YOUR INSTRUCTIONS: Begin at the first line below and copy each line exactly, ending with the line where "stop_z = spare_z + 0.1;" appears.

INFORMATION SUPPLIED:
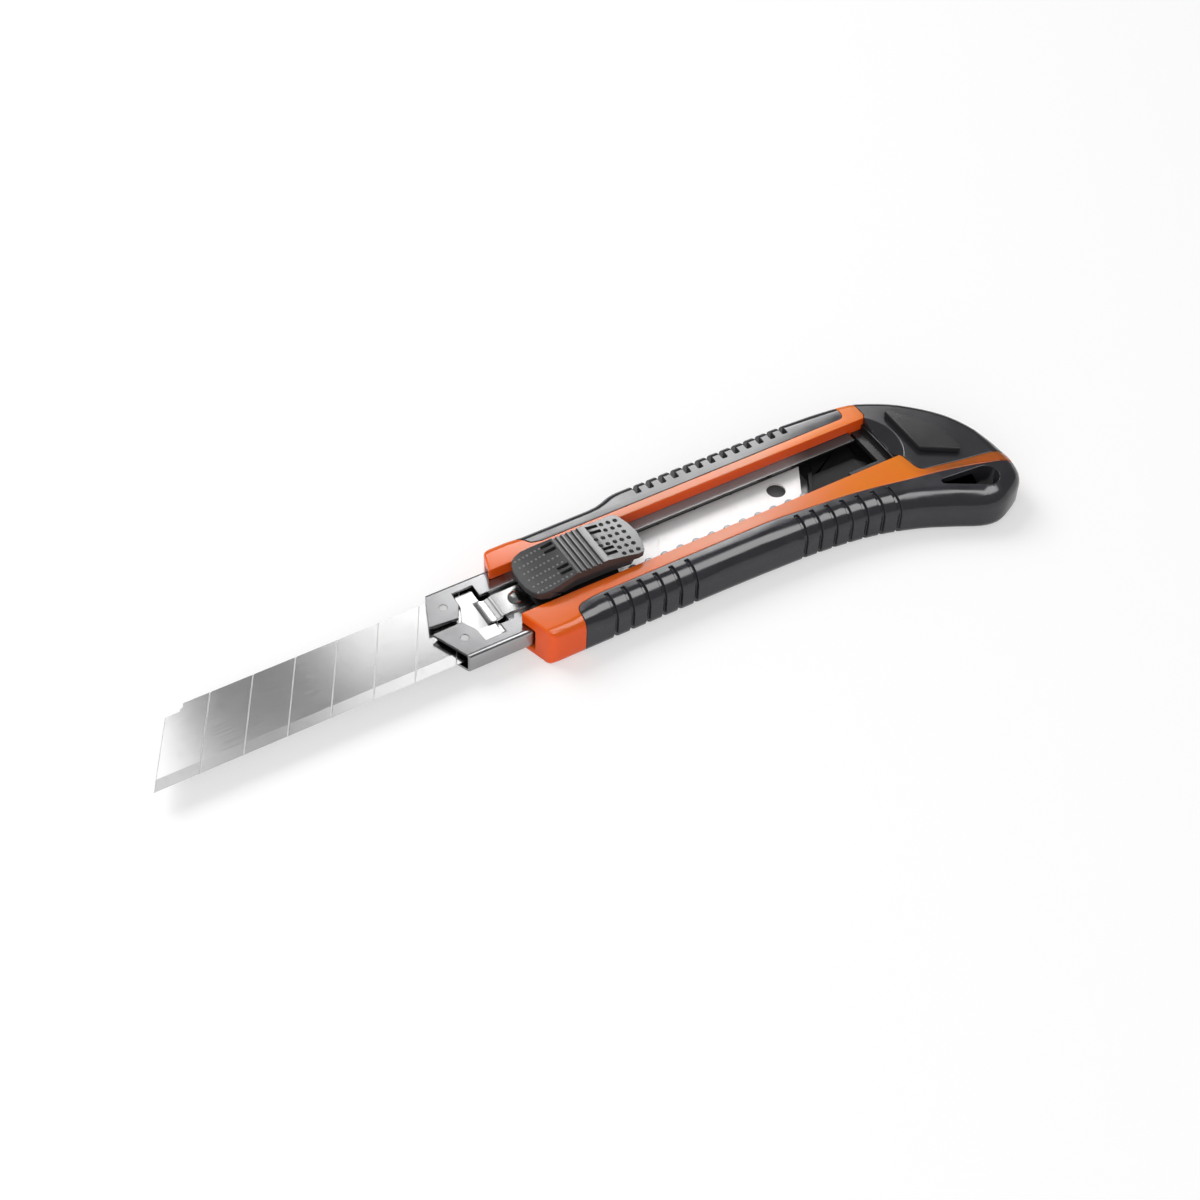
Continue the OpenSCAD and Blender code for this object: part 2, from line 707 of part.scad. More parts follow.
module magazine_spring() {
    mid_x = spare_x + spare_l / 2;
    reach = 14;
    rise = spring_room - leaf_t - 0.04;
    bow = [for (i = [-6 : 6]) [mid_x + reach * i / 6, inner_floor + 0.02 + rise * cos(15 * i)]];
    color("#9a9ca0") along_y(-leaf_half, leaf_half)
        polygon(concat(bow, [for (i = [12 : -1 : 0]) bow[i] + [0, leaf_t]]));
}

// Plastic stop behind the spare blade, with a rib set at the blade's own angle
stop_gap = 2.2;
rib_t = 1.2;
stop_end = channel_end - seat_gap;
stop_z = spare_z + 0.1;

module spare_stop() {
    first = spare_end + stop_gap;
    color("#45454a") union() {
        slab([[first, -half_blade], [first + rib_t, -half_blade],
              [first + rib_t + (half_blade + 2.8) * lean, 2.8], [first + (half_blade + 2.8) * lean, 2.8]],
             inner_floor, spare_z + blade_t);
        slab([[first + rib_t, -half_blade], [stop_end, -half_blade], [stop_end, -0.5],
              [stop_end - 2, 2], [first + rib_t + (half_blade + 2) * lean, 2]],
             inner_floor, stop_z);
        slab([[first + rib_t + 9 * lean, 0], [stop_end, 0], [stop_end, half_blade],
              [first + rib_t + 18 * lean, half_blade]], inner_floor, inner_floor + 0.4);
    }
}

// ---------- slider ----------

plate_x = base_x + 1.9;            // front end of the base
base_end = plate_x + base_l;
base_half = slot_half - 0.4;
base_z = channel_top + run_gap - 0.1;
base_t = 1.55;
base_top = base_z + base_t;
stem_half = 3.2;
stem_near = 2.4;                   // the stem is cut back here for the click spring
holder_top = lip_under - run_gap;
holder_half = 7.8;
holder_x = base_x - 4.5;
holder_end = channel_end - slider_travel - 0.4;
strip_t = 0.55;
strip_half = 3.1;
strap_z = lip_under;               // the strap runs level with the lips
head_z = holder_top - strip_t;     // the T-shaped head runs below them
strip_end = base_x + 2.2;
carrier_rivet_x = base_x - 0.4;

// Steel plate that grips the blade's tang below the lips
module blade_holder() {
    color("#7c7f85") difference() {
        union() {
            block([holder_x, -holder_half, blade_top], [holder_end, holder_half, holder_top]);
            block([holder_x, -strip_half, holder_top], [strip_end, strip_half, strap_z]);
            translate([stud_x, hole_side, blade_z + 0.05])
                cylinder(r = tang_hole_r - pin_gap, h = blade_t, $fn = smooth);
        }
        translate([carrier_rivet_x, 0, blade_top - over])
            cylinder(r = 0.9 + pin_gap, h = 4, $fn = smooth);
    }
}

// Spring-steel strip with a T-shaped head that steadies the blade at the nose
module carrier_strip() {
    ramp_x = tee_x + 2.9;
    ramp_end = ramp_x + 4.2;
    rise = strap_z - head_z;
    // [run, share of the rise] along the joggle between the head and the strap
    joggle = [[0, 0], [0.8, 0.5], [1.3, 0.55], [1.9, 0.3], [2.7, 0.35], [3.5, 0.65], [4.2, 1]];
    under = [for (j = joggle) [ramp_x + j[0], head_z + j[1] * rise]];
    tip = tee_x - 1.5;
    arm = tee_half - 0.5;
    color("whitesmoke") difference() {
        union() {
            slab([[tip, -0.3], [tee_x + 0.2, -3.8], [tee_x + 0.4, -arm], [tee_end - 0.5, -arm],
                  [tee_end - 0.5, -strip_half - 0.5], [ramp_x, -strip_half - 0.5],
                  [ramp_x, strip_half + 0.5], [tee_end - 0.5, strip_half + 0.5],
                  [tee_end - 0.5, arm], [tee_x + 0.4, arm], [tee_x + 0.2, 3.8], [tip, 0.3]],
                 head_z, head_z + strip_t);
            along_y(-strip_half, strip_half)
                polygon(concat([[ramp_x - 0.5, head_z]], under,
                    [[strip_end, strap_z], [strip_end, strap_z + strip_t]],
                    [for (i = [len(under) - 1 : -1 : 0]) under[i] + [0, strip_t]],
                    [[ramp_x - 0.5, head_z + strip_t]]));
        }
        translate([carrier_rivet_x, 0, head_z - over])
            cylinder(r = 0.9 + pin_gap, h = 4, $fn = smooth);
    }
}

module carrier_rivet() {
    color("gainsboro") translate([carrier_rivet_x, 0, strap_z + strip_t])
        dome_rivet(1.9, 0.9, 0.9, strap_z + strip_t - blade_top);
}

button_x = front_x + 2.95;         // front end of the button
button_l = 29.05;
button_end = button_x + button_l;
button_top = body_h + button_rise;
mid_x0 = button_x + 10.9;          // ribbed middle of the button
mid_x1 = button_x + 18.75;
post_x = [mid_x0 - 2.6, mid_x1 + 1.6];
boss_top = base_top + 1.4;
boss_half = 4;
skirt_z = base_top + press_travel + 0.3;
click_x = tooth_x + 2.5 * tooth_pitch;
click_z = lip_under + 0.05;
click_h = sheet_t - 0.1;
tab_l = 2.2;                       // tab of the click spring that shows beside the button
tab_y = 5.95;
wing_root = slot_end - slider_travel - 0.5;
wing_under = body_h + press_travel + 0.3;

// Plastic base that runs in the thumb slot
module slider_base() {
    recess = 3;
    color("#26262a") difference() {
        union() {
            translate([0, 0, base_z]) linear_extrude(base_t)
                round_rect([plate_x, -base_half], [base_end, base_half], 1.5);
            block([mid_x0 - 3.9, -boss_half, base_top - over], [mid_x1 + 3.1, boss_half, boss_top]);
            // stem through the gap between the lips
            block([strip_end, -stem_near, holder_top], [holder_end, stem_half, base_z + 0.5]);
            block([holder_end - 2.5, -stem_half, holder_top], [holder_end, stem_half, base_z + 0.5]);
        }
        translate([carrier_rivet_x, 0, base_z - over])
            cylinder(r = recess, h = base_t + 2 * over, $fn = smooth);
        for (x = post_x)
            translate([x, 0, base_z + 0.35])
                cylinder(r = post_r + pin_gap, h = 6, $fn = smooth);
        // pocket of the click spring
        block([click_x - 0.6, -near_lip + 0.15, holder_top - over],
              [click_x + 0.6, -stem_half - 0.75, base_top + 0.05]);
        block([click_x - tab_l, -tab_y - 0.15, base_top - 0.45],
              [click_x + 0.6, -stem_half - 0.75, base_top + 0.05]);
    }
}

// Leaf beside the stem whose nose drops between two teeth
module click_spring() {
    y0 = -stem_half;
    tip = -near_lip + 0.35;
    back = -stem_half - 0.95;
    color("silver") union() {
        slab([[strip_end + 0.2, y0 + 0.35], [holder_end - 2.6, y0 + 0.35],
              [holder_end - 2.6, y0], [click_x + 1.1, y0], [click_x + 0.4, tip],
              [click_x - 0.4, tip], [click_x - 1.1, y0], [strip_end + 0.2, y0]],
             click_z, click_z + click_h);
        block([click_x - 0.4, tip, click_z], [click_x + 0.4, back, base_top]);
        block([click_x - tab_l + 0.15, -tab_y, base_top - 0.3],
              [click_x + 0.4, back, base_top + 0.1]);
    }
}

// Heights of the button's top along X
crown = [
    [button_x, button_top - 1.9], [button_x + 3.3, button_top - 1.3], [mid_x0 - 1.3, button_top - 0.25],
    [mid_x0, button_top], [mid_x1, button_top], [mid_x1 + 1.6, button_top - 0.3],
    [button_end - 4, button_top - 0.95], [button_end, button_top - 1.4]];

// Bow-tie outline of the button with rounded ends
module button_plan(shrink) {
    e = button_end_half - shrink;
    m = button_mid_half - shrink;
    x0 = button_x + shrink;
    x1 = button_end - shrink;
    side = [[x0, 0], [x0 + 0.2, e - 3.9], [x0 + 0.7, e - 2.2], [x0 + 1.4, e - 1.1], [x0 + 2.4, e - 0.4],
            [x0 + 3.9, e], [x0 + 6.8, e - 0.2], [mid_x0, m], [mid_x1, m], [x1 - 6.4, e - 0.5],
            [x1 - 3.2, e - 0.1], [x1 - 2, e - 0.3], [x1 - 1.3, e - 1], [x1 - 0.5, e - 3.4], [x1, 0]];
    last = len(side) - 1;
    polygon(concat(side, [for (i = [last - 1 : -1 : 1]) [side[i][0], -side[i][1]]]));
}

module slider_button() {
    rib_pitch = (mid_x1 - mid_x0 - 2.7) / (button_rib_n - 1);
    ceiling = button_top - 1.6;
    front_under = button_top - 3.2;
    color("#303034") difference() {
        union() {
            intersection() {
                along_y(-button_end_half - over, button_end_half + over)
                    polygon(concat(crown, [[button_end, wing_under], [wing_root, wing_under],
                                           [wing_root - 0.6, skirt_z], [mid_x0 - 4.6, skirt_z],
                                           [button_x, front_under]]));
                translate([0, 0, skirt_z - over]) linear_extrude(10) button_plan(0);
            }
        }
        // hollow below the ribbed middle, over the boss of the base
        block([mid_x0 - 4.4, -boss_half - 0.4, skirt_z - over],
              [mid_x1 + 3.6, boss_half + 0.4, boss_top + press_travel + 0.3]);
        block([mid_x0 - 0.9, -boss_half - 0.4, skirt_z - over], [mid_x1, boss_half + 0.4, ceiling]);
        // grooves between the ribs
        for (k = [0 : button_rib_n - 1])
            translate([mid_x0 + 1 + k * rib_pitch, 0, button_top]) rotate([90, 0, 0])
                cylinder(r = 0.4, h = 2 * button_end_half + 2, center = true, $fn = 24);
        // pairs of slots beside the middle
        for (x = [mid_x0 - 2.8, mid_x1 + 0.5])
            for (y = [-4.35, -2.8, 2.6, 4.2])
                block([x, y, button_top - 1.3], [x + 2.7, y + 0.85, button_top + over]);
    }
    color("#303034") for (x = post_x)
        translate([x, 0, base_z + 0.35 + press_travel + 0.15])
            cylinder(r = post_r, h = button_top - 1.2 - base_z - 1.3, $fn = smooth);
}

// Bowed leaf that lifts the button
module button_spring() {
    mid = (mid_x0 - 0.9 + mid_x1) / 2;
    reach = 3.4;
    rise = button_top - 1.6 - boss_top - 0.3;
    bow = [for (i = [-6 : 6]) [mid + reach * i / 6, boss_top + 0.02 + rise * cos(15 * i)]];
    color("#9a9ca0") along_y(-2.2, 2.2)
        polygon(concat(bow, [for (i = [12 : -1 : 0]) bow[i] + [0, 0.25]]));
}

housing();
near_grip();
far_grip();
tail_cover();
tail_pad();
rear_insert();
blade_channel();
guide_plate_near();
guide_plate_far();
nose_rivets();
magazine_spring();
spare_blade();
spare_stop();
blade();
blade_holder();
carrier_strip();
carrier_rivet();
slider_base();
click_spring();
button_spring();
slider_button();
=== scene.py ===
"""Looks of the snap-off utility knife: its finishes, its fine surface detail and its studio."""

from __future__ import annotations

import json
import logging
import math
from dataclasses import dataclass
from enum import Enum
from typing import Any, Callable, Iterable, Sequence

import bmesh
import bpy
from mathutils import Matrix, Vector
from mathutils.bvhtree import BVHTree

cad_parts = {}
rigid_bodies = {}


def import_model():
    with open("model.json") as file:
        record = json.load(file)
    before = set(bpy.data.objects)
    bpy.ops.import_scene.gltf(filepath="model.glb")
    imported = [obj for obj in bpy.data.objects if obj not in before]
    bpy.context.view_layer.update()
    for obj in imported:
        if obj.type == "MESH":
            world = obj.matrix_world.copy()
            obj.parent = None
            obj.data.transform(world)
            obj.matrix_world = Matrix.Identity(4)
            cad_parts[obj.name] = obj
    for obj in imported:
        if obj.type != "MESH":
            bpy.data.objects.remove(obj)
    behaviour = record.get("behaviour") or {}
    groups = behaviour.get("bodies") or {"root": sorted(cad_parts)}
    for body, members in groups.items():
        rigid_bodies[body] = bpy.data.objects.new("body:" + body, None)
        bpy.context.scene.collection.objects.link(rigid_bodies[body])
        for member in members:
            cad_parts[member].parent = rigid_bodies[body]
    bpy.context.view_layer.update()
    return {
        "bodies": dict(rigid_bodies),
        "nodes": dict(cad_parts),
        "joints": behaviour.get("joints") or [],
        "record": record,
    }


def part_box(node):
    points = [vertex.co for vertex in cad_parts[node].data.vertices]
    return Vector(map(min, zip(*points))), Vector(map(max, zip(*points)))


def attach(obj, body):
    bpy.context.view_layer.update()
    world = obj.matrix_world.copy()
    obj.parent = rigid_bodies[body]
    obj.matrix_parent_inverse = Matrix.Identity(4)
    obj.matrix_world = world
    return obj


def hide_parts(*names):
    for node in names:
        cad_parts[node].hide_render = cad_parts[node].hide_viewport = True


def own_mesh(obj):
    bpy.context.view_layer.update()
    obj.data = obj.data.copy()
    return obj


log = logging.getLogger("utility_knife")

MM = 0.001
PER_METRE = 1000.0
FAR_MM = 500.0  # past the end of every piece

Value = Any  # a number, a colour or a wire
Colour = tuple[float, float, float, float]
Range = tuple[float, float]
Point = tuple[float, float, float]
UP = Vector((0, 0, 1))


class Body(Enum):
    """Rigid bodies of the knife that pieces ride on."""

    HANDLE = "handle"
    CARRIER = "carrier"
    BUTTON = "button"


class Slot(Enum):
    """Material slots of the record, which each piece is listed with."""

    SHELL = "orange_shell"
    GRIP = "black_grip"
    BLACK = "black_plastic"
    GREY = "grey_plastic"
    ZINC = "zinc_steel"
    DULL = "dull_steel"
    SPRING = "spring_steel"
    BLADE = "blade_steel"


class Shape(Enum):
    """Small shapes that are set many times on a surface."""

    DOME = "dome"
    RIM = "rim"
    WELL = "well"


def tinted(colour: Sequence[float], factor: float) -> Colour:
    """Scales a colour's brightness and makes it opaque."""
    return (colour[0] * factor, colour[1] * factor, colour[2] * factor, 1.0)


def grey(level: float) -> Colour:
    """Gives a grey."""
    return (level, level, level, 1.0)


# ---------------------------------------------------------------- node maths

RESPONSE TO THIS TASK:
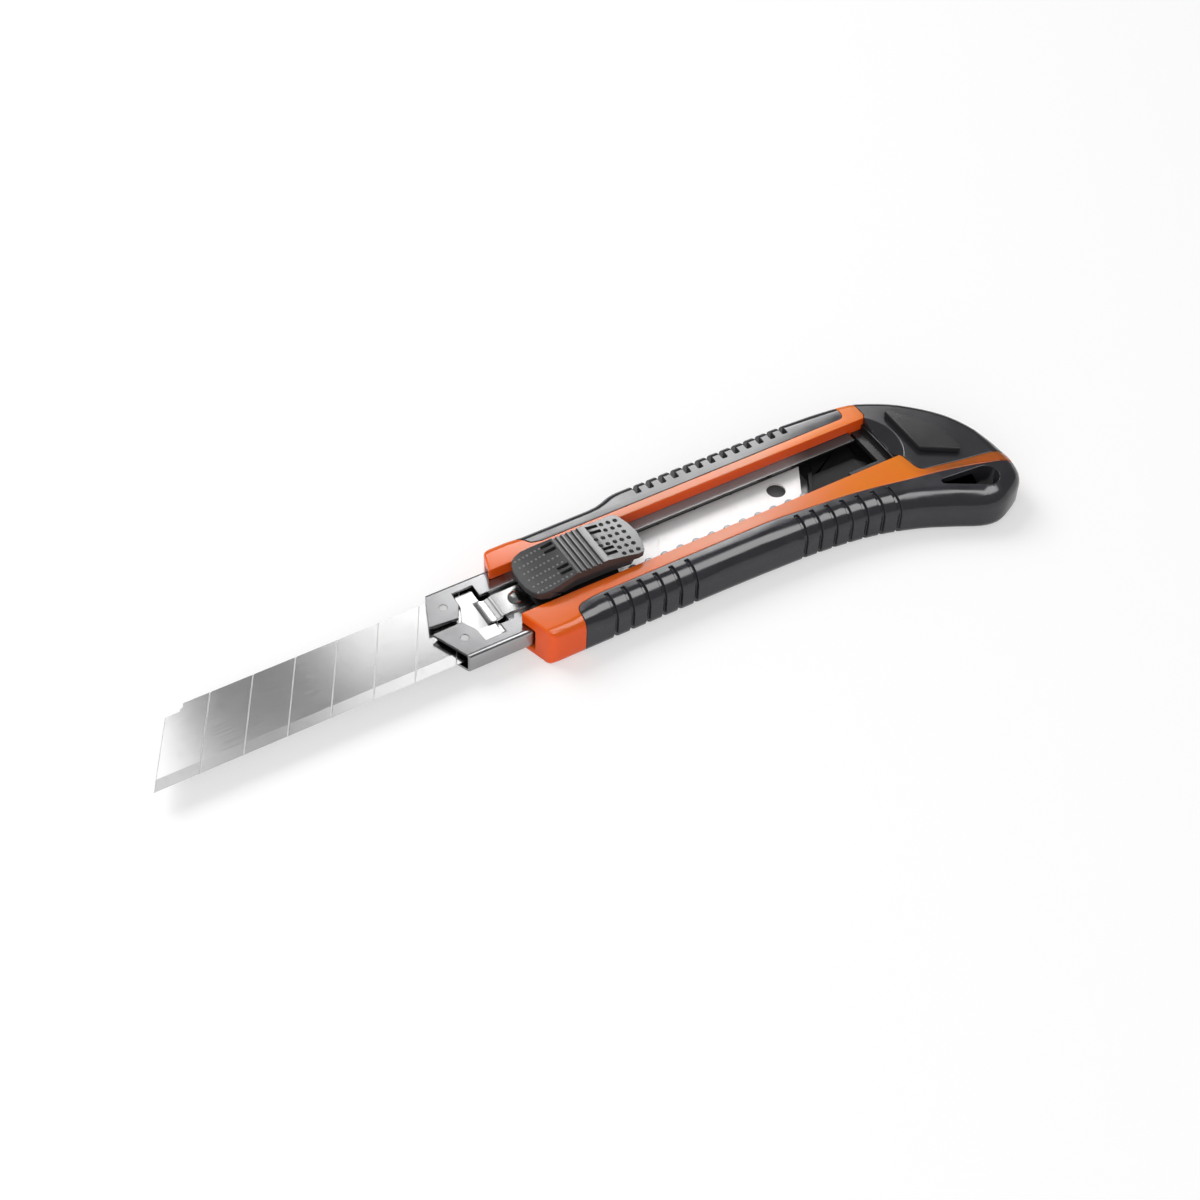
Continue the OpenSCAD and Blender code for this object: part 2, from line 707 of part.scad. More parts follow.
module magazine_spring() {
    mid_x = spare_x + spare_l / 2;
    reach = 14;
    rise = spring_room - leaf_t - 0.04;
    bow = [for (i = [-6 : 6]) [mid_x + reach * i / 6, inner_floor + 0.02 + rise * cos(15 * i)]];
    color("#9a9ca0") along_y(-leaf_half, leaf_half)
        polygon(concat(bow, [for (i = [12 : -1 : 0]) bow[i] + [0, leaf_t]]));
}

// Plastic stop behind the spare blade, with a rib set at the blade's own angle
stop_gap = 2.2;
rib_t = 1.2;
stop_end = channel_end - seat_gap;
stop_z = spare_z + 0.1;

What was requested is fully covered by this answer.